### Task requirements
Word for word, restate the lines from the start of the data below through the line containing "wet = eye_gloss()".

### Data section
=======
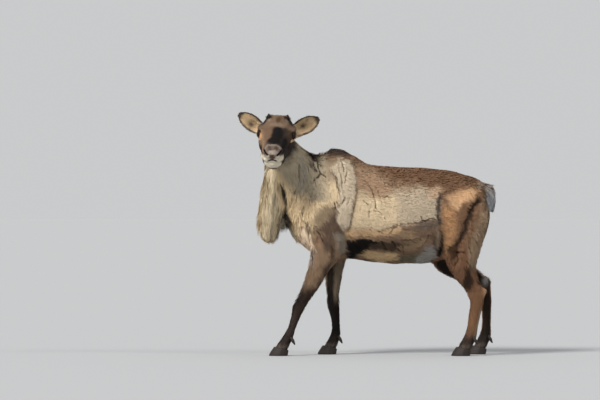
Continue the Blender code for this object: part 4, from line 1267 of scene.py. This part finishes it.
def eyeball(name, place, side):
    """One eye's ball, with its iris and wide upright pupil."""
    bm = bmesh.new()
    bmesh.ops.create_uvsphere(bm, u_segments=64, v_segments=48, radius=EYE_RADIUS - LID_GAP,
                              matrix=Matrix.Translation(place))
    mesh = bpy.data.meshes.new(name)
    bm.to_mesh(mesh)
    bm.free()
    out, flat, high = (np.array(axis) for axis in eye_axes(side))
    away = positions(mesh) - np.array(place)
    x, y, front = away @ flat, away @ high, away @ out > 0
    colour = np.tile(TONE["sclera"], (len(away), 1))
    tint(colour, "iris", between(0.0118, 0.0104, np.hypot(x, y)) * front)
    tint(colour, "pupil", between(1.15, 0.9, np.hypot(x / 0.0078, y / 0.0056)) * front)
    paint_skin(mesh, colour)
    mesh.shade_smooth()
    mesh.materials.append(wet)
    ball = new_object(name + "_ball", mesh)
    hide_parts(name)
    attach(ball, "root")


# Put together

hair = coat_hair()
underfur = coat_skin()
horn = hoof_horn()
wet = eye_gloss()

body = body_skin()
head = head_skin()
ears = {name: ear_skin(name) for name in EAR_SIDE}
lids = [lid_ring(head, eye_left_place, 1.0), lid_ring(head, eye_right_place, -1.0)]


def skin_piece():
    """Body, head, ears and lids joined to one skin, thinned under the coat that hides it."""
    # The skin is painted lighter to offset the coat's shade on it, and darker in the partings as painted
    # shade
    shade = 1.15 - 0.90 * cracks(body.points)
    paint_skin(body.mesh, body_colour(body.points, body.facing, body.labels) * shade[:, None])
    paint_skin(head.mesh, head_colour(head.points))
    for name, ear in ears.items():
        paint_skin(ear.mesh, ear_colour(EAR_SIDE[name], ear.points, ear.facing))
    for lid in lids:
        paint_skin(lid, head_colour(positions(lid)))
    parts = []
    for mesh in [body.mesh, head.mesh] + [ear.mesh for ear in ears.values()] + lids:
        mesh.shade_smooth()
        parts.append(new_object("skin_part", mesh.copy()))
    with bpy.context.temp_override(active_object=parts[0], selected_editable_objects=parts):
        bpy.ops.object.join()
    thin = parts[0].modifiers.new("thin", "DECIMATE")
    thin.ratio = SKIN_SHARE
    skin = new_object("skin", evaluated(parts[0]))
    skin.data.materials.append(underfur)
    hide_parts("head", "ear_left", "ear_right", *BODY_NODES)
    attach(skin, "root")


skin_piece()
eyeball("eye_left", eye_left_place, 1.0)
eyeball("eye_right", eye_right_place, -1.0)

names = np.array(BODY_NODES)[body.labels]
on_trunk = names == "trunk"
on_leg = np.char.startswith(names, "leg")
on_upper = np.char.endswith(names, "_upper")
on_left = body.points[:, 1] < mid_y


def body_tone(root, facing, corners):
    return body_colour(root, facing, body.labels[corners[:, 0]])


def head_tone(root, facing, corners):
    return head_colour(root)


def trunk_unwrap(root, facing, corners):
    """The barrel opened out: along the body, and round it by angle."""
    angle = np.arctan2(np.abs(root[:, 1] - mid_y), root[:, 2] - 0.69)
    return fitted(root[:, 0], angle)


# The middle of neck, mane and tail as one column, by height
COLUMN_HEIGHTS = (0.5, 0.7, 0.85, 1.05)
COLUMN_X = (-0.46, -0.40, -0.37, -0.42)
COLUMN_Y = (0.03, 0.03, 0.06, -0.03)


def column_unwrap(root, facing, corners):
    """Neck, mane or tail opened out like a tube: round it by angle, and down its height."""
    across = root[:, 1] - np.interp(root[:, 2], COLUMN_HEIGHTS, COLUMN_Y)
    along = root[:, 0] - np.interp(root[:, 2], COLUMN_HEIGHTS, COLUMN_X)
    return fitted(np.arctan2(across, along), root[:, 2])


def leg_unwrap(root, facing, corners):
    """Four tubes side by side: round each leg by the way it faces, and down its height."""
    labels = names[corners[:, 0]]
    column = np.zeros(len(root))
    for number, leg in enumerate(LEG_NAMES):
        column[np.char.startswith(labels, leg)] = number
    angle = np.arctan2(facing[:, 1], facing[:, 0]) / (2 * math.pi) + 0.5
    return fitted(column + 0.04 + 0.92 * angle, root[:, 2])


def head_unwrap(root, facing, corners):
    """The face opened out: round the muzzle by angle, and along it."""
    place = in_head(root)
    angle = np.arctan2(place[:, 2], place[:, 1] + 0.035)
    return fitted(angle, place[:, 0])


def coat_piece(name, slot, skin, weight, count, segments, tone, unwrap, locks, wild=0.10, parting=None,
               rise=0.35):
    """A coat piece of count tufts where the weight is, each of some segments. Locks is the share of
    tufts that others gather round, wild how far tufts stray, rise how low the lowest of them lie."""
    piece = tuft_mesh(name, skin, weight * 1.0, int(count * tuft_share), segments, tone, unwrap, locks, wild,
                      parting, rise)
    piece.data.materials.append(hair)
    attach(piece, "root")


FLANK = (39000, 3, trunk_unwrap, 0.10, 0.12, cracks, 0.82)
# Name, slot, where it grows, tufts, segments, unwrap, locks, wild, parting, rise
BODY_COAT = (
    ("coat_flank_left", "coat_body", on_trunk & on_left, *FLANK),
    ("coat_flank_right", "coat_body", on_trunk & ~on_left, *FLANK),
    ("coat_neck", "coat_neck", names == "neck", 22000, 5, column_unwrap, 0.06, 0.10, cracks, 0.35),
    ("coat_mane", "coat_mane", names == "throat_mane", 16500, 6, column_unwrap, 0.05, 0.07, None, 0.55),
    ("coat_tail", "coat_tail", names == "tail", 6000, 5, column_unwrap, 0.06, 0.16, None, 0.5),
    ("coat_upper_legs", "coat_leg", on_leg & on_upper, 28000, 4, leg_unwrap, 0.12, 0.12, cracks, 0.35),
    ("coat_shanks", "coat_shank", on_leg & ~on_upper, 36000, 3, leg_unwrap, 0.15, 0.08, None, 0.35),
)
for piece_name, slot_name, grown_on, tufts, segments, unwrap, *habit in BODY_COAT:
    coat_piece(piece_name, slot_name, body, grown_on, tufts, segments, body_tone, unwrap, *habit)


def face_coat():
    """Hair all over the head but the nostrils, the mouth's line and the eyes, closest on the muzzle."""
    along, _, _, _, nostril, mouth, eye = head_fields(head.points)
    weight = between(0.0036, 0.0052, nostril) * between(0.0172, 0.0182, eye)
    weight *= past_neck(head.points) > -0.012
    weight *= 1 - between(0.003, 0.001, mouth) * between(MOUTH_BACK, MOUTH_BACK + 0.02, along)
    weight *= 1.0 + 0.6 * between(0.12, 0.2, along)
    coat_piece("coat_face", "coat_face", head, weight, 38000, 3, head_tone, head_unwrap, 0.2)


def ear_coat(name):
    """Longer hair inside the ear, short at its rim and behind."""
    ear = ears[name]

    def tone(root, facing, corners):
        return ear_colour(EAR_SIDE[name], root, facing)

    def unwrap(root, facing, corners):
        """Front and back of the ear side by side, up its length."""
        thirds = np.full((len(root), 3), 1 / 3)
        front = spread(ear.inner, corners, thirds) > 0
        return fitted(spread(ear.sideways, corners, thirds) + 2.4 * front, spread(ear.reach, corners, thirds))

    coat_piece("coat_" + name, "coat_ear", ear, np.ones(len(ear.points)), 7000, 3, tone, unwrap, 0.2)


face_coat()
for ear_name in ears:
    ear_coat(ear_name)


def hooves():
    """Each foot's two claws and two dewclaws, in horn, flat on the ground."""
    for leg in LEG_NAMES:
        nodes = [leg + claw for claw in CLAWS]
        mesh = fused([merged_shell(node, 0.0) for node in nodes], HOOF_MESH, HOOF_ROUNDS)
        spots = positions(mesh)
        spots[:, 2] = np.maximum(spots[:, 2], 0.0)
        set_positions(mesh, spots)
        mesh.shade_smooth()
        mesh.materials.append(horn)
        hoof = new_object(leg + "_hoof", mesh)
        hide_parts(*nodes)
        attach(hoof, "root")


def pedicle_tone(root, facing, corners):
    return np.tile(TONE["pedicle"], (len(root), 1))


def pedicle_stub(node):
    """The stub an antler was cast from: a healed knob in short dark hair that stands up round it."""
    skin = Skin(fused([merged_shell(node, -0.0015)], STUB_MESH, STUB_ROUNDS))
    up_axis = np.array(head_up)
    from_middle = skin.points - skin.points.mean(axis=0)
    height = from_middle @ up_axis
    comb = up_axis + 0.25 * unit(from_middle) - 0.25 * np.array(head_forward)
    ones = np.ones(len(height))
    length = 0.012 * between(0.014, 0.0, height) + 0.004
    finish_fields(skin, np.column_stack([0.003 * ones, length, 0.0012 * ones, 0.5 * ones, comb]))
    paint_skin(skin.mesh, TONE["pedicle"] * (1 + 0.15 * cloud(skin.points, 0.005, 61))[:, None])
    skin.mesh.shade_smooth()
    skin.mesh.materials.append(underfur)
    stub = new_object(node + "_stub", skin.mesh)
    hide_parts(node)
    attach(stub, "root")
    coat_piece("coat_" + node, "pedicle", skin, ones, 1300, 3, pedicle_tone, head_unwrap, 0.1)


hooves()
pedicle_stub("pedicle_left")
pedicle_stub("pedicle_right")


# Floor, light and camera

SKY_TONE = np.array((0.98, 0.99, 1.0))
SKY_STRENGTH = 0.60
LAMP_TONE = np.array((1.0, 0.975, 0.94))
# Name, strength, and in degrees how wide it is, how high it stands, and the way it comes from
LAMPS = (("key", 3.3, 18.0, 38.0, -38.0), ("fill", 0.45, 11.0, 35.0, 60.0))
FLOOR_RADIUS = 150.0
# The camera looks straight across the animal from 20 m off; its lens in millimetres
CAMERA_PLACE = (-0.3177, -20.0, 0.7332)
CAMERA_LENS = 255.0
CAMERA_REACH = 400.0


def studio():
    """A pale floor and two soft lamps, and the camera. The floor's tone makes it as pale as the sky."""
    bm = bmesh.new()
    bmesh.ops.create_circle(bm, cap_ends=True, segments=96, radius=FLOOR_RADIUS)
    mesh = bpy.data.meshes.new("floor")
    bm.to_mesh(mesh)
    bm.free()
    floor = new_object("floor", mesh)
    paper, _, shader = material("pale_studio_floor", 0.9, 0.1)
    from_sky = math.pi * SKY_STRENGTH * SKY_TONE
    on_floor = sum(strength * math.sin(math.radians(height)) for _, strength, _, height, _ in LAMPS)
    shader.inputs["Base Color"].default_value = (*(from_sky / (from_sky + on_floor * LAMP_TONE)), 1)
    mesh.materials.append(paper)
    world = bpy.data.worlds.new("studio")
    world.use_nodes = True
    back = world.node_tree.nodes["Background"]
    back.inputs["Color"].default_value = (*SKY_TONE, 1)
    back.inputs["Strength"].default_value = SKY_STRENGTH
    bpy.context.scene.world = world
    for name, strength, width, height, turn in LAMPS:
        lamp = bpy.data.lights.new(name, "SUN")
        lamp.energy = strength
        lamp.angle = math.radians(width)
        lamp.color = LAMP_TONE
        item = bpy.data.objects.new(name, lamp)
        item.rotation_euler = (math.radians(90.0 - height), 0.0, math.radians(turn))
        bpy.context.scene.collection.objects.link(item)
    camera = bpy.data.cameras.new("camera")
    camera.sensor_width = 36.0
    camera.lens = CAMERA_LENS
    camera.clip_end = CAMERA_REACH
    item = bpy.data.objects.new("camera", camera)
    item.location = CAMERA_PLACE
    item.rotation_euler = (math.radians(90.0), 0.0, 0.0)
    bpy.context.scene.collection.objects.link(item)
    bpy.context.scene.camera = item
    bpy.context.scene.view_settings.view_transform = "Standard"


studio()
=======
### Output of the exercise
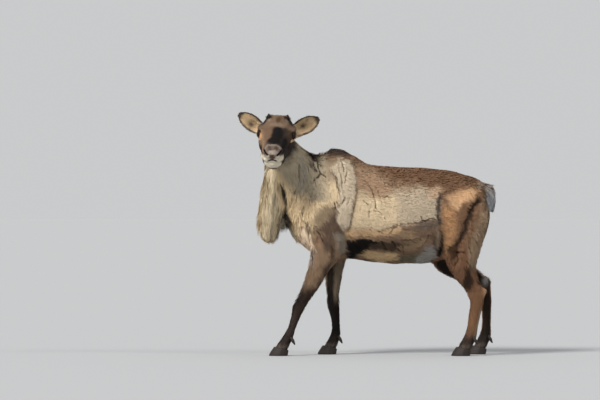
Continue the Blender code for this object: part 4, from line 1267 of scene.py. This part finishes it.
def eyeball(name, place, side):
    """One eye's ball, with its iris and wide upright pupil."""
    bm = bmesh.new()
    bmesh.ops.create_uvsphere(bm, u_segments=64, v_segments=48, radius=EYE_RADIUS - LID_GAP,
                              matrix=Matrix.Translation(place))
    mesh = bpy.data.meshes.new(name)
    bm.to_mesh(mesh)
    bm.free()
    out, flat, high = (np.array(axis) for axis in eye_axes(side))
    away = positions(mesh) - np.array(place)
    x, y, front = away @ flat, away @ high, away @ out > 0
    colour = np.tile(TONE["sclera"], (len(away), 1))
    tint(colour, "iris", between(0.0118, 0.0104, np.hypot(x, y)) * front)
    tint(colour, "pupil", between(1.15, 0.9, np.hypot(x / 0.0078, y / 0.0056)) * front)
    paint_skin(mesh, colour)
    mesh.shade_smooth()
    mesh.materials.append(wet)
    ball = new_object(name + "_ball", mesh)
    hide_parts(name)
    attach(ball, "root")


# Put together

hair = coat_hair()
underfur = coat_skin()
horn = hoof_horn()
wet = eye_gloss()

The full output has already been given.